--- Material ---

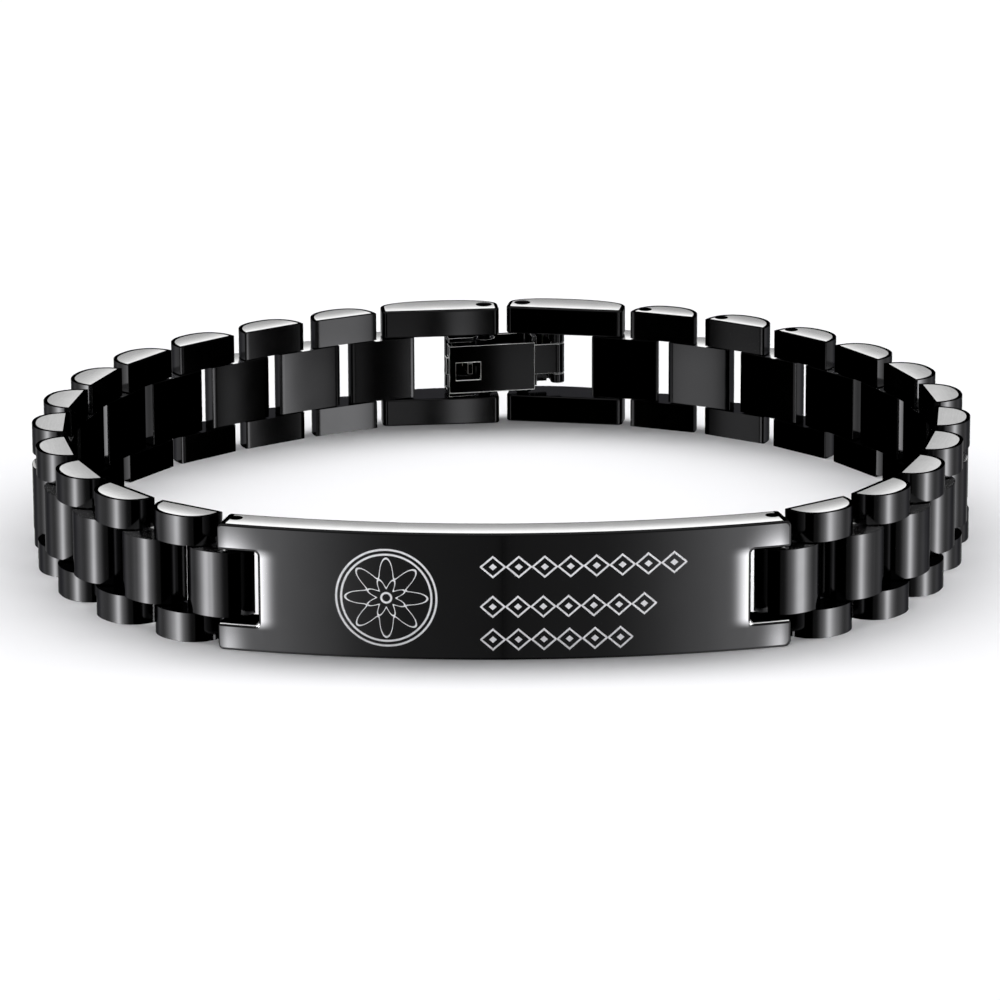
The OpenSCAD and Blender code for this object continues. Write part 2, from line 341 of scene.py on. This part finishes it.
def makeBrushed(name, look):
    # edges of the band: fine brush lines on a face that bulges a little, lighter than the polish
    material, g = newMaterial(name)
    place = g.node("ShaderNodeTexCoord").outputs["Object"]
    plan = g.node("ShaderNodeUVMap", {"uv_map": "plan"}).outputs[0]
    across = g.value(g.node("ShaderNodeSeparateXYZ", {}, {0: plan}).outputs[1])
    lines = g.noise(g.stretched(plan, look["lineScale"]), 1, 5, 0.75)
    cloud = g.noise(place, look["cloudScale"], 3)
    mottle = look["lineShare"] * lines + (1 - look["lineShare"]) * cloud
    level = look["shade"] + look["spread"] * (mottle - 0.5)
    g.surface({
        "Base Color": g.shade(level, black, white), "Metallic": 1.0,
        "Roughness": look["roughness"] + look["lineRoughness"] * lines,
        "Normal": g.bump(lines * look["grain"] - across * across * look["crown"], 1.0, 1.0)})
    return material


bareEdgeSheen = {
    "shade": 0.9, "spread": 0.2, "roughness": 0.35, "lineRoughness": 0.1, "lineScale": (6000, 500, 500)}


def makeBareEdgeSheen(name, look):
    # edges worn or cut down to the bare steel, lighter than the plating, which also paints a bright
    # highlight line along them
    material, g = newMaterial(name)
    place = g.node("ShaderNodeTexCoord").outputs["Object"]
    lines = g.noise(g.stretched(place, look["lineScale"]), 1, 3, 0.6)
    level = look["shade"] + look["spread"] * (lines - 0.5)
    g.surface({
        "Base Color": g.shade(level, black, white), "Metallic": 1.0,
        "Roughness": look["roughness"] + look["lineRoughness"] * lines})
    return material


# a darker copy of the polish for rims and borders: painted shade that makes them read as dark outlines
rimShadePolish = dict(polish, shade=0.016, shadeSpread=0.006, grazing=0.15)
polishMaterial = makePolish("blackPolish", polish)
brushedMaterial = makeBrushed("brushedEdge", brushed)
rimShadeMaterial = makePolish("paintedRimShade", rimShadePolish)
finishes = [polishMaterial, brushedMaterial, rimShadeMaterial]
print("materials of the links are made")


# Where a link sits: read off the flat face of its CAD node, +Y out of the flat towards the wrist

def linkPlace(name):
    mesh = cad[name].data
    walls = [f for f in mesh.polygons if abs(f.normal.z) < 0.01]
    areas = {}
    for face in walls:
        key = (round(face.normal.x, 2), round(face.normal.y, 2))
        areas[key] = areas.get(key, 0) + face.area
    best = max(areas, key=areas.get)
    faces = [f for f in walls
             if abs(f.normal.x - best[0]) < 0.02 and abs(f.normal.y - best[1]) < 0.02]
    inward = sum((f.normal * f.area for f in faces), Vector()).normalized()
    along = Vector((inward.y, -inward.x, 0))
    corners = [mesh.vertices[i].co for f in faces for i in f.vertices]
    ends = [c.dot(along) for c in corners]
    middle = along * (min(ends) + max(ends)) / 2 + inward * max(c.dot(inward) for c in corners)
    return Matrix(((along.x, inward.x, 0, middle.x), (along.y, inward.y, 0, middle.y),
                   (0, 0, 1, 0), (0, 0, 0, 1)))


def placeCopy(master, name, place, body, *nodes):
    nothingSelected()
    piece = master.copy()
    piece.data = master.data.copy()
    piece.name = name
    bpy.context.scene.collection.objects.link(piece)
    piece.matrix_world = place @ Matrix.Scale(millimetre, 4)
    applyPlace(piece)
    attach(piece, body)
    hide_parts(*nodes)


# Links, modelled in millimetres with the flat at y = 0 and the dome towards -Y

halfRound = {
    "length": 5.7, "thickness": 2.9, "profile": 0.547, "domeSteps": 20,
    "innerCorner": 0.5, "cornerSteps": 6, "firstChamfer": 0.75, "rim": 0.13, "rimShadeWidth": 0.32,
    "bandWidth": 10.0, "barWidth": 2.3, "centreLow": 2.4, "centreHigh": 7.6,
    # pins: distances from the link's middle, and how deep they lie under the flat
    "outerPin": 1.95, "centrePin": 1.5, "firstFarPin": 1.2, "pinDepth": 1.2,
    "pinRadius": 0.5, "pinSides": 24, "pinSeat": 0.2, "holeRadius": 0.55, "blindFloor": 0.6}


def roundDome(bar, sizes, halfLength):
    # the two outer edges are rounded until they all but meet at the top of the dome
    outward = near - sizes["thickness"]
    roundEdges(bar, halfLength - 0.001, sizes["domeSteps"],
               lambda a, b: max(a.y, b.y) < outward and upright(a, b), sizes["profile"])


def roundFlatCorners(bar, sizes):
    roundEdges(bar, sizes["innerCorner"], sizes["cornerSteps"],
               lambda a, b: min(a.y, b.y) > -near and upright(a, b))


def halfRoundBar(name, low, high):
    h = halfRound
    bar = block(name, (-h["length"] / 2, -h["thickness"], low), (h["length"] / 2, 0, high))
    roundDome(bar, h, h["length"] / 2)
    roundFlatCorners(bar, h)
    return bar


def edgeBars(makeBar, name):
    # a bar at each edge of the band
    h = halfRound
    return [makeBar(name, 0, h["barWidth"]),
            makeBar(name, h["bandWidth"] - h["barWidth"], h["bandWidth"])]


def barPlan(sizes):
    half = sizes["thickness"] / 2
    return lambda point: (point.x, (point.y + half) / half)


def finishEdgeBar(bar, sizes, hole=None):
    # with the blind hole of a loose pin where the hole's place is given
    h = halfRound
    paint(bar, finishes, lambda face: 1 if atBandEdge(face, h["bandWidth"]) else 0)
    # painted shade: a dark border round the bar's edge face
    drawRimShade(bar, h["bandWidth"], sizes["rimShadeWidth"])
    if hole:
        cutAway(bar, rod("hole", h["holeRadius"], h["blindFloor"], h["bandWidth"] + 1, *hole))
    softenRims(bar, sizes["rim"])
    mapPlan(bar, barPlan(sizes))


def pressedPin(x, depth):
    # crosses the centre link's space and ends a little inside the two bars
    h = halfRound
    low = h["barWidth"] - h["pinSeat"]
    pin = rod("pin", h["pinRadius"], low, h["bandWidth"] - low, x, -depth, h["pinSides"])
    paint(pin, finishes)
    return pin


def outerLink(name, looseEnd):
    h = halfRound
    bars = edgeBars(halfRoundBar, name)
    for bar in bars:
        finishEdgeBar(bar, h, (h["outerPin"], -h["pinDepth"]) if looseEnd else None)
    places = [-h["outerPin"]] if looseEnd else [-h["outerPin"], h["outerPin"]]
    return join(bars + [pressedPin(x, h["pinDepth"]) for x in places])


def chamferCorner(bar, end, chamfer, low, high):
    # a flat across the corner where the link's flat side meets its end, cut by a block turned by 45
    # degrees whose middle is one millimetre from the flat that it leaves
    corner = block("corner", (-1, -1, low - 1), (1, 1, high + 1))
    corner.rotation_euler = (0, 0, math.pi / 4)
    reach = math.sqrt(0.5) - chamfer / 2
    corner.location = (end * (halfRound["length"] / 2 + reach), reach, 0)
    applyPlace(corner)
    cutAway(bar, corner)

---

Aim: Recite the full listing above exactly.

Full answer:
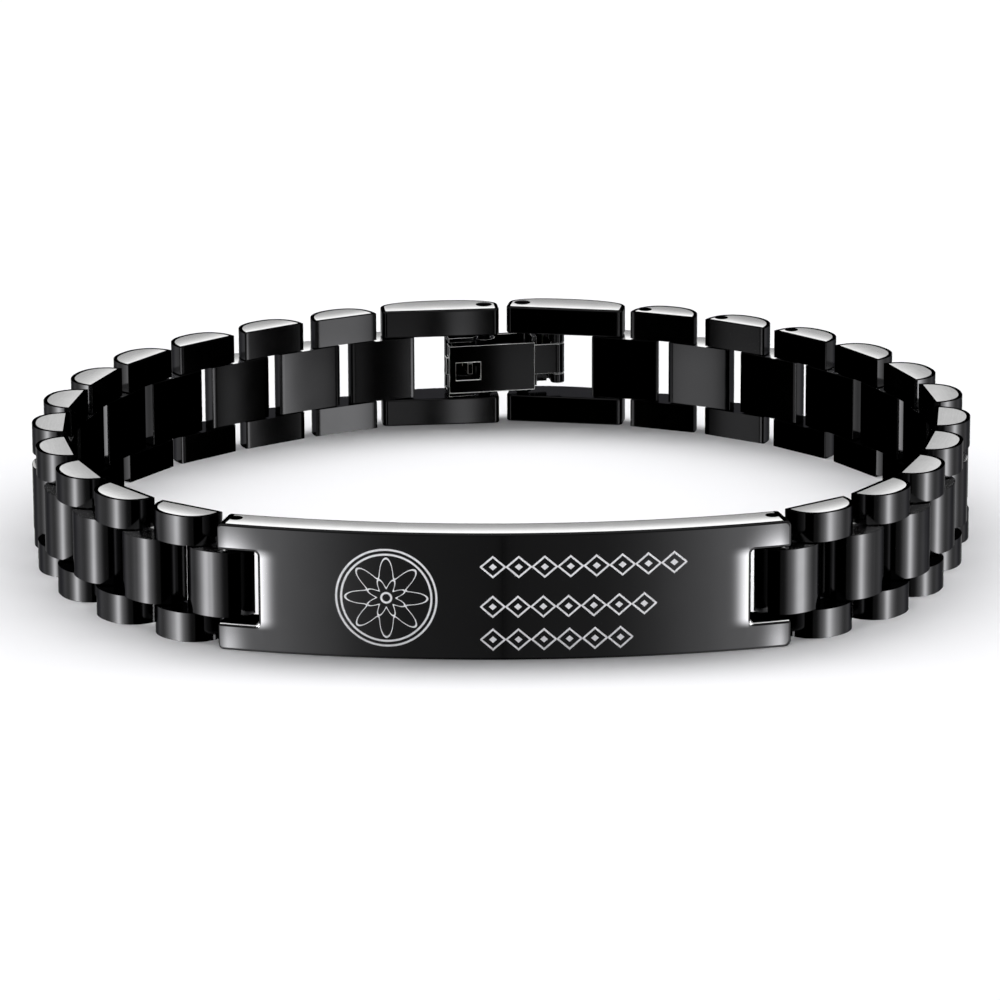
The OpenSCAD and Blender code for this object continues. Write part 2, from line 341 of scene.py on. This part finishes it.
def makeBrushed(name, look):
    # edges of the band: fine brush lines on a face that bulges a little, lighter than the polish
    material, g = newMaterial(name)
    place = g.node("ShaderNodeTexCoord").outputs["Object"]
    plan = g.node("ShaderNodeUVMap", {"uv_map": "plan"}).outputs[0]
    across = g.value(g.node("ShaderNodeSeparateXYZ", {}, {0: plan}).outputs[1])
    lines = g.noise(g.stretched(plan, look["lineScale"]), 1, 5, 0.75)
    cloud = g.noise(place, look["cloudScale"], 3)
    mottle = look["lineShare"] * lines + (1 - look["lineShare"]) * cloud
    level = look["shade"] + look["spread"] * (mottle - 0.5)
    g.surface({
        "Base Color": g.shade(level, black, white), "Metallic": 1.0,
        "Roughness": look["roughness"] + look["lineRoughness"] * lines,
        "Normal": g.bump(lines * look["grain"] - across * across * look["crown"], 1.0, 1.0)})
    return material


bareEdgeSheen = {
    "shade": 0.9, "spread": 0.2, "roughness": 0.35, "lineRoughness": 0.1, "lineScale": (6000, 500, 500)}


def makeBareEdgeSheen(name, look):
    # edges worn or cut down to the bare steel, lighter than the plating, which also paints a bright
    # highlight line along them
    material, g = newMaterial(name)
    place = g.node("ShaderNodeTexCoord").outputs["Object"]
    lines = g.noise(g.stretched(place, look["lineScale"]), 1, 3, 0.6)
    level = look["shade"] + look["spread"] * (lines - 0.5)
    g.surface({
        "Base Color": g.shade(level, black, white), "Metallic": 1.0,
        "Roughness": look["roughness"] + look["lineRoughness"] * lines})
    return material


# a darker copy of the polish for rims and borders: painted shade that makes them read as dark outlines
rimShadePolish = dict(polish, shade=0.016, shadeSpread=0.006, grazing=0.15)
polishMaterial = makePolish("blackPolish", polish)
brushedMaterial = makeBrushed("brushedEdge", brushed)
rimShadeMaterial = makePolish("paintedRimShade", rimShadePolish)
finishes = [polishMaterial, brushedMaterial, rimShadeMaterial]
print("materials of the links are made")


# Where a link sits: read off the flat face of its CAD node, +Y out of the flat towards the wrist

def linkPlace(name):
    mesh = cad[name].data
    walls = [f for f in mesh.polygons if abs(f.normal.z) < 0.01]
    areas = {}
    for face in walls:
        key = (round(face.normal.x, 2), round(face.normal.y, 2))
        areas[key] = areas.get(key, 0) + face.area
    best = max(areas, key=areas.get)
    faces = [f for f in walls
             if abs(f.normal.x - best[0]) < 0.02 and abs(f.normal.y - best[1]) < 0.02]
    inward = sum((f.normal * f.area for f in faces), Vector()).normalized()
    along = Vector((inward.y, -inward.x, 0))
    corners = [mesh.vertices[i].co for f in faces for i in f.vertices]
    ends = [c.dot(along) for c in corners]
    middle = along * (min(ends) + max(ends)) / 2 + inward * max(c.dot(inward) for c in corners)
    return Matrix(((along.x, inward.x, 0, middle.x), (along.y, inward.y, 0, middle.y),
                   (0, 0, 1, 0), (0, 0, 0, 1)))


def placeCopy(master, name, place, body, *nodes):
    nothingSelected()
    piece = master.copy()
    piece.data = master.data.copy()
    piece.name = name
    bpy.context.scene.collection.objects.link(piece)
    piece.matrix_world = place @ Matrix.Scale(millimetre, 4)
    applyPlace(piece)
    attach(piece, body)
    hide_parts(*nodes)


# Links, modelled in millimetres with the flat at y = 0 and the dome towards -Y

halfRound = {
    "length": 5.7, "thickness": 2.9, "profile": 0.547, "domeSteps": 20,
    "innerCorner": 0.5, "cornerSteps": 6, "firstChamfer": 0.75, "rim": 0.13, "rimShadeWidth": 0.32,
    "bandWidth": 10.0, "barWidth": 2.3, "centreLow": 2.4, "centreHigh": 7.6,
    # pins: distances from the link's middle, and how deep they lie under the flat
    "outerPin": 1.95, "centrePin": 1.5, "firstFarPin": 1.2, "pinDepth": 1.2,
    "pinRadius": 0.5, "pinSides": 24, "pinSeat": 0.2, "holeRadius": 0.55, "blindFloor": 0.6}


def roundDome(bar, sizes, halfLength):
    # the two outer edges are rounded until they all but meet at the top of the dome
    outward = near - sizes["thickness"]
    roundEdges(bar, halfLength - 0.001, sizes["domeSteps"],
               lambda a, b: max(a.y, b.y) < outward and upright(a, b), sizes["profile"])


def roundFlatCorners(bar, sizes):
    roundEdges(bar, sizes["innerCorner"], sizes["cornerSteps"],
               lambda a, b: min(a.y, b.y) > -near and upright(a, b))


def halfRoundBar(name, low, high):
    h = halfRound
    bar = block(name, (-h["length"] / 2, -h["thickness"], low), (h["length"] / 2, 0, high))
    roundDome(bar, h, h["length"] / 2)
    roundFlatCorners(bar, h)
    return bar


def edgeBars(makeBar, name):
    # a bar at each edge of the band
    h = halfRound
    return [makeBar(name, 0, h["barWidth"]),
            makeBar(name, h["bandWidth"] - h["barWidth"], h["bandWidth"])]


def barPlan(sizes):
    half = sizes["thickness"] / 2
    return lambda point: (point.x, (point.y + half) / half)


def finishEdgeBar(bar, sizes, hole=None):
    # with the blind hole of a loose pin where the hole's place is given
    h = halfRound
    paint(bar, finishes, lambda face: 1 if atBandEdge(face, h["bandWidth"]) else 0)
    # painted shade: a dark border round the bar's edge face
    drawRimShade(bar, h["bandWidth"], sizes["rimShadeWidth"])
    if hole:
        cutAway(bar, rod("hole", h["holeRadius"], h["blindFloor"], h["bandWidth"] + 1, *hole))
    softenRims(bar, sizes["rim"])
    mapPlan(bar, barPlan(sizes))


def pressedPin(x, depth):
    # crosses the centre link's space and ends a little inside the two bars
    h = halfRound
    low = h["barWidth"] - h["pinSeat"]
    pin = rod("pin", h["pinRadius"], low, h["bandWidth"] - low, x, -depth, h["pinSides"])
    paint(pin, finishes)
    return pin


def outerLink(name, looseEnd):
    h = halfRound
    bars = edgeBars(halfRoundBar, name)
    for bar in bars:
        finishEdgeBar(bar, h, (h["outerPin"], -h["pinDepth"]) if looseEnd else None)
    places = [-h["outerPin"]] if looseEnd else [-h["outerPin"], h["outerPin"]]
    return join(bars + [pressedPin(x, h["pinDepth"]) for x in places])


def chamferCorner(bar, end, chamfer, low, high):
    # a flat across the corner where the link's flat side meets its end, cut by a block turned by 45
    # degrees whose middle is one millimetre from the flat that it leaves
    corner = block("corner", (-1, -1, low - 1), (1, 1, high + 1))
    corner.rotation_euler = (0, 0, math.pi / 4)
    reach = math.sqrt(0.5) - chamfer / 2
    corner.location = (end * (halfRound["length"] / 2 + reach), reach, 0)
    applyPlace(corner)
    cutAway(bar, corner)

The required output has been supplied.